Judge Schwab follows this scolding by accusing Harbor Freight’s counsel of bad faith:
Simply put, Attorney Hurley’s decision to file the California Lawsuit . . . is disingenuous at best, and in bad faith at worst. The pre-litigation letter placed Harbor Freight on notice that its website was allegedly non-ADA complaint for blind and visually impaired individuals, and Attorney Hurley upon receipt of this letter, instead of assisting his client, Harbor Freight, by speedily and inexpensively achieving the same result he obtained through court-ordered mediation for his Toys ‘R Us client, opted to initiate another federal lawsuit in a different District, inflicting substantial litigation costs upon his client, Harbor Freight. By filing the instant Motion to Dismiss, Attorney Hurley’s actions have placed additional litigation costs on Harbor Freight. These practices certainly violate the spirit and the letter of the law.
One might think that a defendant has a right to seek a declaration of its legal obligations when threatened with a lawsuit and to defend a lawsuit if it believes it has not violated the law.
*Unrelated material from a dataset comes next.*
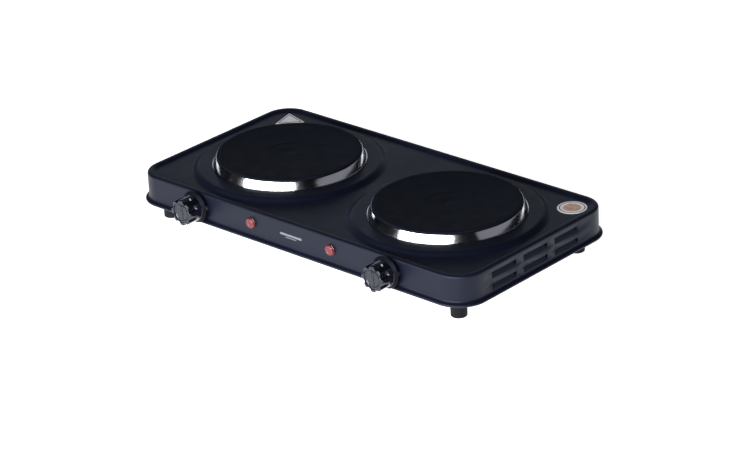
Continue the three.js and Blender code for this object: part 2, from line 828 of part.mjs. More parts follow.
function thermostatBody(name) {
  const front = -SHEET - GAP;
  const back = front - thermostat.depth;
  const { width, noseDepth, noseInset, noseHeight, screwOffset, tabLength, tabWidth, tabSheet } = thermostat;
  const low = baseTopZ + thermostat.floorGap - knobZ;
  const high = panelZ - SHEET - thermostat.panelGap - knobZ;
  const body = box([-width / 2, low, back], [width / 2, high, front - noseDepth]);
  const noseX = width / 2 - noseInset;
  const nose = box([-noseX, -noseHeight / 2, front - noseDepth - BITE], [noseX, noseHeight / 2, front]);
  const tabs = SIDES.map(([, side]) => {
    const x = side * width / 4;
    const [from, to] = [back - tabLength, back + BITE];
    return box([x - tabWidth / 2, -tabSheet / 2, from], [x + tabWidth / 2, tabSheet / 2, to]);
  });
  const bore = cylinder(shaft.radius + GAP, front - shaft.tail - 2 * GAP, front + THROUGH);
  const pilots = [-screwOffset, screwOffset].map((x) => cylinder(
    smallScrew.shankRadius + GAP, front - thermostat.pilotDepth, front + THROUGH, x, 0, TINY));
  return mesh(name, cut(join([body, nose, ...tabs]), [bore, ...pilots]), ceramic);
}

// One of the two screws that hold a thermostat to the front wall.
function thermostatScrew(name, offset) {
  const { shankRadius, headRadius, headHeight, slotWidth, slotDepth } = smallScrew;
  const seat = GAP;
  const tip = -SHEET - thermostat.screwBite;
  const body = turned([
    [0, tip],
    [shankRadius, tip],
    [shankRadius, seat],
    [headRadius, seat],
    [headRadius, seat + headHeight * 0.6],
    [headRadius * 0.7, seat + headHeight],
    [0, seat + headHeight],
  ], TINY);
  const reach = headRadius * 0.6;
  const slot = box(
    [-reach, -slotWidth / 2, seat + headHeight - slotDepth],
    [reach, slotWidth / 2, seat + headHeight + THROUGH]);
  const made = mesh(name, body.subtract(slot), zincSteel);
  made.position.x = offset;
  return made;
}

function control(name, side) {
  const still = [thermostatBody(`thermostat_${name}`)];
  [-thermostat.screwOffset, thermostat.screwOffset].forEach((offset, i) => {
    still.push(thermostatScrew(`thermostat_screw_${name}_${i + 1}`, offset));
  });
  const turning = [
    controlKnob(`knob_${name}`),
    spindle(`spindle_${name}`),
    knobSpring(`knob_spring_${name}`),
  ];
  return frontGroup(knobX(side), knobZ, [...still, ...turning]);
}

function lampLens(name) {
  const { radius, stand, neckRadius, neckLength, edge } = lamp;
  return mesh(name, turned([
    [0, -SHEET - neckLength],
    [neckRadius, -SHEET - neckLength],
    [neckRadius, GAP],
    [radius, GAP],
    [radius, stand - edge],
    [radius - edge, stand],
    [0, stand],
  ], SMALL), redLens);
}

function lampHolder(name) {
  const { neckRadius, neckLength, holderWall, holderLength } = lamp;
  const front = -SHEET - GAP;
  const bore = neckRadius + GAP;
  const outer = bore + holderWall;
  const bottom = -SHEET - neckLength - GAP;
  return mesh(name, turned([
    [0, front - holderLength],
    [outer, front - holderLength],
    [outer, front],
    [bore, front],
    [bore, bottom],
    [0, bottom],
  ], SMALL), whiteNylon);
}

function pilotLamp(name, side) {
  return frontGroup(lampX(side), lampZ, [lampLens(`lamp_lens_${name}`), lampHolder(`lamp_holder_${name}`)]);
}

// ---------------------------------------------------------------- inlet and terminals

// The bush that a cord would come in through, gripping the back wall between two lips.
function cordGland() {
  const { boreRadius, neckRadius, lipRadius, lip, lipEdge, backLip, backEdge } = gland;
  const made = mesh('cord_gland', turned([
    [boreRadius, -SHEET - GAP - backLip],
    [neckRadius + backEdge, -SHEET - GAP - backLip],
    [neckRadius + backEdge, -SHEET - GAP],
    [neckRadius, -SHEET - GAP],
    [neckRadius, GAP],
    [lipRadius, GAP],
    [lipRadius - lipEdge, GAP + lip],
    [boreRadius, GAP + lip],
    [boreRadius, -SHEET - GAP - backLip],
  ], SMALL), blackNylon);
  made.position.set(0, halfWidth, glandZ);
  made.rotation.x = -Math.PI / 2;
  return made;
}

const blockAt = { x: 0, y: halfWidth - SHEET - block.backGap - block.width / 2 };
const earthAt = { x: block.earthOffset, y: blockAt.y };
const terminalX = (i) => blockAt.x + i * block.length / 3;

function terminalBlock() {
  const bottom = baseTopZ + GAP;
  const top = bottom + block.height;
  const halfL = block.length / 2;
  const halfW = block.width / 2;
  const body = box(
    [blockAt.x - halfL, blockAt.y - halfW, bottom], [blockAt.x + halfL, blockAt.y + halfW, top]);
  const holes = [];
  const wireHeight = bottom + block.wireHeight;
  for (const i of [-1, 0, 1]) {
    const x = terminalX(i);
    const [from, to] = [blockAt.y - halfW - THROUGH, blockAt.y + halfW + THROUGH];
    holes.push(cylinderY(block.wireHole, from, to, x, wireHeight, TINY));
    for (const y of [-halfW / 2, halfW / 2]) {
      holes.push(cylinder(block.wireHole, wireHeight, top + THROUGH, x, blockAt.y + y, TINY));
    }
  }
  return mesh('terminal_block', cut(body, holes), whiteNylon);
}

// ---------------------------------------------------------------- wiring

// An insulated lead along a smooth curve through the given points.
function lead(name, route, sleeve) {
  const curve = new THREE.CatmullRomCurve3(route.map((p) => new THREE.Vector3(...p)), false, 'centripetal');
  const section = new THREE.Shape();
  for (let i = 0; i < wire.sides; i += 1) {
    const angle = (i / wire.sides) * Math.PI * 2;
    const [x, y] = [wire.radius * Math.cos(angle), wire.radius * Math.sin(angle)];
    if (i === 0) section.moveTo(x, y);
    else section.lineTo(x, y);
  }
  const geometry = new THREE.ExtrudeGeometry(section, { steps: 2 * route.length + 2, extrudePath: curve });
  return mesh(name, solid(geometry), sleeve);
}

// A point moved by a bend, outwards on the given side.
const bent = ([x, y, z], side, [outwards, back, up = 0]) => [x + side * outwards, y + back, z + up];

function wiring() {
  const leads = [];
  const tabY = -halfWidth + SHEET + GAP + thermostat.depth + thermostat.tabLength + wire.stop;
  const blockFront = blockAt.y - block.width / 2 - wire.stop;
  const blockWireZ = baseTopZ + GAP + block.wireHeight;
  const pinY = plate.shift + element.pinY;
  const lampBack = -halfWidth + SHEET + GAP + lamp.holderLength + wire.stop;
  const onFloor = ([x, y]) => [x, y, wireZ];
  const { live, element: heater, neutral, lamp: pilot } = bends;
  for (const [name, side] of SIDES) {
    const outerTab = [knobX(side) + side * thermostat.width / 4, tabY, knobZ];
    const innerTab = [knobX(side) - side * thermostat.width / 4, tabY, knobZ];
    const outerPin = [plateX(side) + side * element.pinSpacing / 2, pinY, pinBottomZ - wire.stop];
    const innerPin = [plateX(side) - side * element.pinSpacing / 2, pinY, pinBottomZ - wire.stop];
    const liveEnd = [terminalX(side), blockFront, blockWireZ];
    const neutralEnd = [0, blockFront, blockWireZ];
    const lampEnd = [lampX(side), lampBack, lampZ];
    leads.push(lead(`live_lead_${name}`, [
      liveEnd,
      onFloor(bent(liveEnd, side, live.block)),
      [innerTab[0] + side * live.acrossX, live.acrossY, wireZ],
      onFloor(bent(innerTab, side, live.tab)),
      bent(innerTab, side, live.rise),
      innerTab,
    ], sleeveBrown));
    leads.push(lead(`element_lead_${name}`, [
      outerTab,
      bent(outerTab, side, heater.tab),
      [outerTab[0] + side * heater.acrossX, heater.acrossY, wireZ],
      onFloor(bent(outerPin, side, heater.pin)),
      bent(outerPin, side, heater.drop),
      outerPin,
    ], sleeveBrown));
    leads.push(lead(`neutral_lead_${name}`, [
      innerPin,
      bent(innerPin, side, neutral.drop),
      bent(onFloor(innerPin), side, neutral.pin),
      bent(onFloor(neutralEnd), side, neutral.block),
      bent(onFloor(neutralEnd), side, neutral.gather),
      bent(neutralEnd, side, neutral.end),
    ], sleeveBlue));
    leads.push(lead(`lamp_lead_${name}`, [
      lampEnd,
      bent(lampEnd, side, pilot.back),
      [lampEnd[0] + side * pilot.across[0], lampBack + pilot.across[1], wireZ + pilot.across[2]],
      bent(onFloor(innerTab), side, pilot.tab),
      bent(innerTab, side, pilot.end),
    ], sleeveBlue));
  }
  return leads;
}

// ---------------------------------------------------------------- labels

const labelZ = panelZ + GAP;
const labelCorner = { x: halfLength - rimWidth, y: halfWidth - rimWidth };

// A plain triangular caution patch and a plain round seal, both without any lettering.
function triangleLabel() {
  const reach = label.triangleSide / Math.sqrt(3);
  const shape = new THREE.Shape();
  for (let i = 0; i < 3; i += 1) {
    const angle = Math.PI * 0.75 + (i * 2 * Math.PI) / 3;
    const [x, y] = [reach * Math.cos(angle), reach * Math.sin(angle)];
    if (i === 0) shape.moveTo(x, y);
    else shape.lineTo(x, y);
  }
  const made = mesh('caution_label', raised(shape, labelZ, labelZ + label.sheet), paper);
  const diagonal = reach * Math.SQRT1_2;
  const x = -labelCorner.x + label.apexInsetX + diagonal;
  made.position.set(x, labelCorner.y - label.apexInsetY - diagonal, 0);
  return made;
}

function roundLabel() {
  const disc = cylinder(label.roundRadius, labelZ, labelZ + label.sheet, 0, 0, MEDIUM);
  const made = mesh('round_label', disc, paper);
  const x = labelCorner.x - label.roundRadius - label.roundInsetX;
  made.position.set(x, labelCorner.y - label.roundRadius - label.roundInsetY, 0);
  return made;
}

// ---------------------------------------------------------------- assembly

function assembly() {
  const group = new THREE.Group();
  group.add(topHousing(), basePlate());
  for (const [name, sx, sy] of CORNERS) {
    group.add(rubberFoot(`foot_${name}`, sx * footX, sy * footY));
    group.add(screwUp(
      `foot_screw_${name}`, screw, foot.shoulder, baseTopZ + screw.tail, sx * footX, sy * footY));
    group.add(screwUp(
      `base_screw_${name}`, smallScrew, baseZ, baseTopZ + smallScrew.tail, sx * lugX, sy * lugY));
  }
  for (const [name, side] of SIDES) {
    const x = plateX(side);
    group.add(hotPlate(`hotplate_${name}`, x));
    group.add(trimRing(`trim_ring_${name}`, x));
    group.add(heatingElement(`heating_element_${name}`, x));
    group.add(platePan(`plate_pan_${name}`, x));
    group.add(clampStrap(`clamp_strap_${name}`, x));
    group.add(centreStud(`centre_stud_${name}`, x));
    group.add(centreNut(`centre_nut_${name}`, x));
    group.add(control(name, side));
    group.add(pilotLamp(name, side));
  }
  group.add(cordGland(), terminalBlock());
  group.add(screwUp('earth_screw', smallScrew, baseZ, baseTopZ + smallScrew.tail, earthAt.x, earthAt.y));
  group.add(...wiring());
  group.add(triangleLabel(), roundLabel());
  return group;
}

// The knobs stand out at the front and the flange at the back, so the housing sits behind the origin.
const root = new THREE.Group();
const parts = assembly();
parts.position.y = (knobFace - housing.flangeOverhang) / 2;
root.add(parts);

export default root;
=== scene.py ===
"""A two-plate electric hot plate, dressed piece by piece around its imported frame.

Every size is in metres. Places come from the boxes of the frame's own nodes, so each fine piece lies
where its plain solid does. +Z is up and the controls face -Y.
"""

from __future__ import annotations

import json
import logging
import math
from collections.abc import Callable, Sequence
from dataclasses import dataclass, field
from enum import Enum

import bmesh
import bpy
from mathutils import Matrix, Vector


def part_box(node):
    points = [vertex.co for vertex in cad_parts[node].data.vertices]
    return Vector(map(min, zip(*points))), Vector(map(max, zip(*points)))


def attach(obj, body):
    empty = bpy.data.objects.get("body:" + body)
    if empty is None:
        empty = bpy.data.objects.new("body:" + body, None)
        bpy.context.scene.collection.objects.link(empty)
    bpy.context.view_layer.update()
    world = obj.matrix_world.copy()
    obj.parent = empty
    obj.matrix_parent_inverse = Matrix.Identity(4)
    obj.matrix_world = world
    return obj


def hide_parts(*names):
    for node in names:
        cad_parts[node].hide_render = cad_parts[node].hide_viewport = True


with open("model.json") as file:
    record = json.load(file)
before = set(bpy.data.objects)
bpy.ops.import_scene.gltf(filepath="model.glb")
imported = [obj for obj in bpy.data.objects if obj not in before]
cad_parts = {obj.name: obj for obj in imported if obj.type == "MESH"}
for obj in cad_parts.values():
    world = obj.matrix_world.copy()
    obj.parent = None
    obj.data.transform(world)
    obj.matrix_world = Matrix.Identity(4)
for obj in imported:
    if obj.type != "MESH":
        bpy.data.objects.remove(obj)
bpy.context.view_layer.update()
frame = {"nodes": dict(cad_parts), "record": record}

MM = 0.001
HOUSING = "housing"
SIDES = (("left", -1), ("right", 1))
CORNERS = ("front_left", "front_right", "rear_left", "rear_right")

log = logging.getLogger("hot_plate")

Point = tuple[float, float]
Space = tuple[float, float, float]
Colour = tuple[float, float, float]


# ------------------------------------------------------------------ small geometry tools


class Facing(Enum):
    """Which way a turned piece's axis points; each value takes local axes to the frame's."""

    UP = Matrix(((1, 0, 0), (0, 1, 0), (0, 0, 1)))
    DOWN = Matrix(((1, 0, 0), (0, -1, 0), (0, 0, -1)))
    FRONT = Matrix(((1, 0, 0), (0, 0, -1), (0, 1, 0)))
    BACK = Matrix(((1, 0, 0), (0, 0, 1), (0, -1, 0)))

    def place(self, origin: Vector) -> Matrix:
        """The matrix that turns a piece this way and moves it to a place."""
        return Matrix.Translation(origin) @ self.value.to_4x4()


def smooth_step(share: float) -> float:
    """A soft rise from 0 to 1 as the share goes from 0 to 1."""
    held = min(1.0, max(0.0, share))
    return held * held * (3.0 - 2.0 * held)


def arc(centre: Point, radius: float, start: float, end: float, steps: int) -> list[Point]:
    """Points along a circular arc.

    Args:
        centre: The arc's centre.
        radius: Its radius.
        start: First angle, in degrees.
        end: Last angle, in degrees.
        steps: How many straight pieces stand for it.

    Returns:
        steps + 1 points, both ends included.
    """
    angles = [math.radians(start + (end - start) * i / steps) for i in range(steps + 1)]
    return [(centre[0] + radius * math.cos(a), centre[1] + radius * math.sin(a)) for a in angles]


def node_centre(node: str) -> Vector:
    """The middle of a frame node's box."""
    low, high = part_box(node)
    return (Vector(low) + Vector(high)) / 2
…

However, from the tone and content of this opinion it seems Judge Schwab has already decided against Harbor Freight on the merits of the lawsuit and now believes the only good faith course of action is to capitulate.
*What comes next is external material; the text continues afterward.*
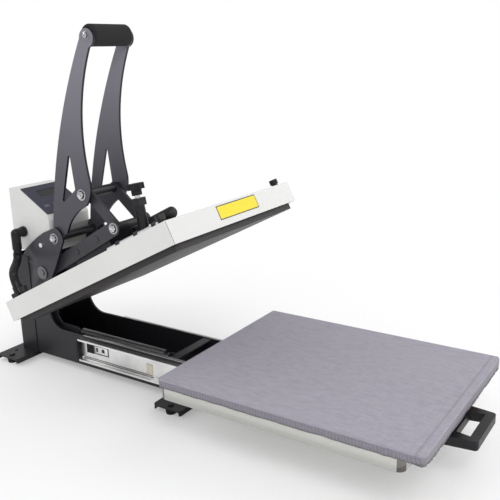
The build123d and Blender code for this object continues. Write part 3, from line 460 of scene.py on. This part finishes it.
class Finishes:
    """Every finish of the press, each built once."""

    def __init__(self) -> None:
        """Start with no finish built."""
        self.built: dict[object, bpy.types.Material] = {}

    def of(self, finish: object) -> bpy.types.Material:
        """The material of a finish."""
        if finish not in self.built:
            self.built[finish] = finish.make()
        return self.built[finish]

    def dress_nodes(self) -> None:
        """Give each carried-over CAD node its finish."""
        for finish, names in NODE_FINISHES.items():
            for name in names.split():
                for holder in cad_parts[name].material_slots:
                    holder.material = self.of(finish)


def finished(name: str, shape: bmesh.types.BMesh, material: bpy.types.Material, body: Body,
             smooth: bool = True) -> bpy.types.Object:
    """Turn a bmesh into a finished piece that rides on a body.

    Args:
        name: The piece's name.
        shape: Its mesh, freed here.
        material: Its finish.
        body: The body that carries it.
        smooth: Whether its faces are shaded smooth.

    Returns:
        The piece.
    """
    bmesh.ops.recalc_face_normals(shape, faces=shape.faces)
    for face in shape.faces:
        face.smooth = smooth
    mesh = bpy.data.meshes.new(name)
    shape.to_mesh(mesh)
    shape.free()
    if smooth:
        mesh.set_sharp_from_angle(angle=SHARP_EDGE)
    mesh.materials.append(material)
    piece = bpy.data.objects.new(name, mesh)
    bpy.context.scene.collection.objects.link(piece)
    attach(piece, body.value)
    LOG.info("made %s on %s", name, body.value)
    return piece


@dataclass
class PlatenPlane:
    """The raised platen's own plane: across, back from its front rim, and out of its top."""

    tilt: float = radians(26.72)
    origin: Vector = field(default_factory=lambda: Vector((0, -0.0723, 0.382)))

    def matrix(self) -> Matrix:
        """Matrix from the platen's plane to the press."""
        back = Vector((0, cos(self.tilt), -sin(self.tilt)))
        up = Vector((0, sin(self.tilt), cos(self.tilt)))
        turn = Matrix((Vector((1, 0, 0)), back, up)).transposed().to_4x4()
        return Matrix.Translation(self.origin) @ turn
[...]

This decision sets a disturbing precedent for other ADA cases. This ruling implicitly approves the practice of making demands and seeking settlements on behalf of unnamed clients, a practice that makes it impossible for the defendant to know whom it has harmed or how. Judge Schwab has cut the ADA litigation industry loose from any requirement of a real case or controversy, leaving private law firms free to threaten or bully defendants into settlement without going to the trouble of having a client. Most important though, this decision assumes that ADA defendants are guilty until proven innocent, and that it is “bad faith” for a defendant to insist on the right to prove its innocence.